Let $T_1: X \rightarrow Y$ be a closed linear operator and $T_2: X \rightarrow Y$ a bounded linear operator and $X$ and $Y$ normed spaces over the same field.

Is the sum of such operators also closed?

Here is my reasoning so far:

If we take a convergent sequence in the graph $G(T_1 + T_2)$, assuming such sequence exists, say $z_n = (x_n, (T_1+T_2)x_n)$ then it has to converge in their own pair of spaces, meaning, $x_n \rightarrow x \in X$ and $(T_1 +T_2)x_n \rightarrow (T_1 +T_2)x \in R(T_1+T_2) \subset Y$

Now, it seems that boundedness of $T_2$ is what guarantees that the the graph $G$ above will be closed. (Obviously along with linearity).

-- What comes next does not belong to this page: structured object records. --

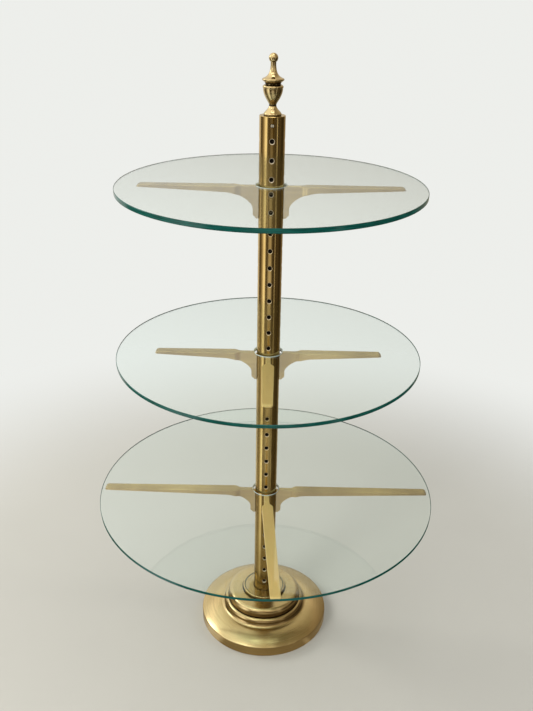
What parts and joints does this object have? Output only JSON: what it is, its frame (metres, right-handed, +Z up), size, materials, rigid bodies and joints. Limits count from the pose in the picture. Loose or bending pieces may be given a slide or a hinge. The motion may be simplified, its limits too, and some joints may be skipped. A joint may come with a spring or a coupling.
{
  "type": "etagere",
  "caption": "Round tiered display stand: glass disc shelves rest on brass arms plugged into a drilled brass column, with a turned finial above and a stepped, weighted round base.",
  "frame": {"origin": "on the floor under the column's axis, on the felt's underside", "axes": "+Z up the column; +X to the right and -Y to the front, where the lowest front arm stands"},
  "size_m": [0.7839, 0.784, 1.3551],
  "materials": {
    "column_brass": "polished and lacquered antique brass tube",
    "turned_brass": "lathe-turned antique brass, polished with fine turning lines",
    "cast_brass": "cast brass, brushed along the arm and lacquered",
    "peg_steel": "turned steel, bright",
    "steel": "plain zinc-plated steel",
    "cast_iron": "rough casting, painted",
    "felt": "pressed felt",
    "clear_glass": "clear plate glass with ground and polished edges"
  },
  "bodies": {
    "stand": {"column": "column_brass", "column_top_plug": "turned_brass", "top_plug_screw": "turned_brass", "column_foot_plug": "steel", "column_collar": "turned_brass", "plinth": "turned_brass", "base_shell": "turned_brass", "base_weight": "cast_iron", "base_felt": "felt", "base_bolt": "steel", "base_washer": "steel"},
    "finial_stud": {"finial_stud": "steel"},
    "finial": {"finial": "turned_brass"},
    "top_glass": {"top_glass": "clear_glass"},
    "middle_glass": {"middle_glass": "clear_glass"},
    "bottom_glass": {"bottom_glass": "clear_glass"},
    "top_left_arm": {"top_left_arm": "cast_brass", "top_left_pegs": "peg_steel"},
    "top_right_arm": {"top_right_arm": "cast_brass", "top_right_pegs": "peg_steel"},
    "top_rear_arm": {"top_rear_arm": "cast_brass", "top_rear_pegs": "peg_steel"},
    "middle_left_arm": {"middle_left_arm": "cast_brass", "middle_left_pegs": "peg_steel"},
    "middle_right_arm": {"middle_right_arm": "cast_brass", "middle_right_pegs": "peg_steel"},
    "middle_front_arm": {"middle_front_arm": "cast_brass", "middle_front_pegs": "peg_steel"},
    "middle_rear_arm": {"middle_rear_arm": "cast_brass", "middle_rear_pegs": "peg_steel"},
    "bottom_left_arm": {"bottom_left_arm": "cast_brass", "bottom_left_pegs": "peg_steel"},
    "bottom_right_arm": {"bottom_right_arm": "cast_brass", "bottom_right_pegs": "peg_steel"},
    "bottom_front_arm": {"bottom_front_arm": "cast_brass", "bottom_front_pegs": "peg_steel"},
    "bottom_rear_arm": {"bottom_rear_arm": "cast_brass", "bottom_rear_pegs": "peg_steel"}
  },
  "joints": [
    {"name": "finial_rise", "type": "slide", "parent": "stand", "child": "finial_stud", "axis": [0, 0, 1], "range_m": [0, 0.02]},
    {"name": "finial_turn", "type": "hinge", "parent": "finial_stud", "child": "finial", "pos_m": [0, 0, 1.2451], "axis": [0, 0, 1], "range_deg": [0, 5760]},
    {"name": "top_glass_lift", "type": "slide", "parent": "stand", "child": "top_glass", "axis": [0, 0, 1], "range_m": [0, 0.27]},
    {"name": "middle_glass_lift", "type": "slide", "parent": "stand", "child": "middle_glass", "axis": [0, 0, 1], "range_m": [0, 0.28]},
    {"name": "bottom_glass_lift", "type": "slide", "parent": "stand", "child": "bottom_glass", "axis": [0, 0, 1], "range_m": [0, 0.28]},
    {"name": "top_left_arm_pull", "type": "slide", "parent": "stand", "child": "top_left_arm", "axis": [-1, 0, 0], "range_m": [0, 0.03]},
    {"name": "top_right_arm_pull", "type": "slide", "parent": "stand", "child": "top_right_arm", "axis": [1, 0, 0], "range_m": [0, 0.03]},
    {"name": "top_rear_arm_pull", "type": "slide", "parent": "stand", "child": "top_rear_arm", "axis": [0, 1, 0], "range_m": [0, 0.03]},
    {"name": "middle_left_arm_pull", "type": "slide", "parent": "stand", "child": "middle_left_arm", "axis": [-1, 0, 0], "range_m": [0, 0.03]},
    {"name": "middle_right_arm_pull", "type": "slide", "parent": "stand", "child": "middle_right_arm", "axis": [1, 0, 0], "range_m": [0, 0.03]},
    {"name": "middle_front_arm_pull", "type": "slide", "parent": "stand", "child": "middle_front_arm", "axis": [0, -1, 0], "range_m": [0, 0.03]},
    {"name": "middle_rear_arm_pull", "type": "slide", "parent": "stand", "child": "middle_rear_arm", "axis": [0, 1, 0], "range_m": [0, 0.03]},
    {"name": "bottom_left_arm_pull", "type": "slide", "parent": "stand", "child": "bottom_left_arm", "axis": [-1, 0, 0], "range_m": [0, 0.03]},
    {"name": "bottom_right_arm_pull", "type": "slide", "parent": "stand", "child": "bottom_right_arm", "axis": [1, 0, 0], "range_m": [0, 0.03]},
    {"name": "bottom_front_arm_pull", "type": "slide", "parent": "stand", "child": "bottom_front_arm", "axis": [0, -1, 0], "range_m": [0, 0.03]},
    {"name": "bottom_rear_arm_pull", "type": "slide", "parent": "stand", "child": "bottom_rear_arm", "axis": [0, 1, 0], "range_m": [0, 0.03]}
  ],
  "couplings": [
    {"joint": "finial_turn", "follows": "finial_rise", "rad_per_m": 5026.5}
  ]
}
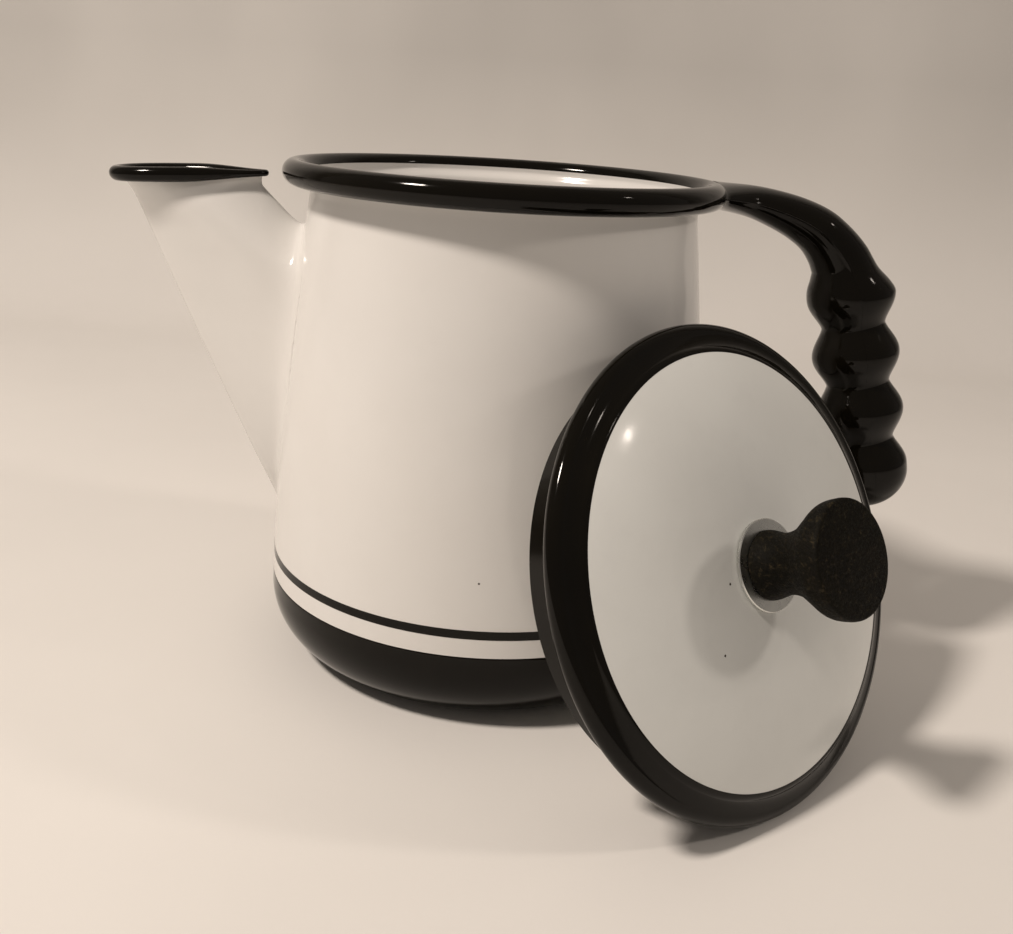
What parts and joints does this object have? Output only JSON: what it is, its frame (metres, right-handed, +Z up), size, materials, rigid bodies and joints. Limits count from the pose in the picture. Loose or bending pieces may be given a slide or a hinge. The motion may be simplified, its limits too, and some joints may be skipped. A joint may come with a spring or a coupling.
{
  "type": "kettle",
  "caption": "Enamelled steel coffee kettle with a pressed V spout, rolled rim, hollow finger-grip handle and a loose domed lid with a wooden knob.",
  "frame": {"origin": "middle of the flat underside of the base", "axes": "+Z up, -X towards the spout, +X towards the handle, the leaning lid on the -Y side"},
  "size_m": [0.2769, 0.211, 0.1654],
  "materials": {
    "white_enamel": "glossy white vitreous enamel on steel",
    "black_enamel": "glossy black vitreous enamel on steel",
    "steel": "bright plated steel",
    "brass": "turned brass",
    "knob_wood": "dark stained hardwood, worn satin"
  },
  "bodies": {
    "pot": {"body_wall": "white_enamel", "base_pan": "black_enamel", "rim_bead": "black_enamel", "rim_wire": "steel", "spout_shell": "white_enamel", "spout_rim": "black_enamel", "spout_rim_wire": "steel", "handle_outer_shell": "black_enamel", "handle_inner_shell": "black_enamel", "handle_tang": "steel"},
    "lid": {"lid_dome": "white_enamel", "lid_rim": "black_enamel", "lid_rim_wire": "steel", "lid_flange": "black_enamel", "knob": "knob_wood", "knob_insert": "brass", "knob_screw": "steel", "knob_washer": "steel", "lid_inner_washer": "steel", "lock_washer": "steel"}
  },
  "joints": [
    {"name": "lid_lift", "type": "slide", "parent": "pot", "child": "lid", "axis": [0.6013, -0.6868, 0.4083], "range_m": [0, 0.15]}
  ]
}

In this context, boundedness implies continuity and if there exists such $x_n$ then it has to converge to a point in the range of $(T_1+T_2)$.

I am having trouble understanding how I could use this fact though, namely $\|T_2x\| \leq k\|x\|$.

I would really appreciate hints on how to do so. Thanks in advance!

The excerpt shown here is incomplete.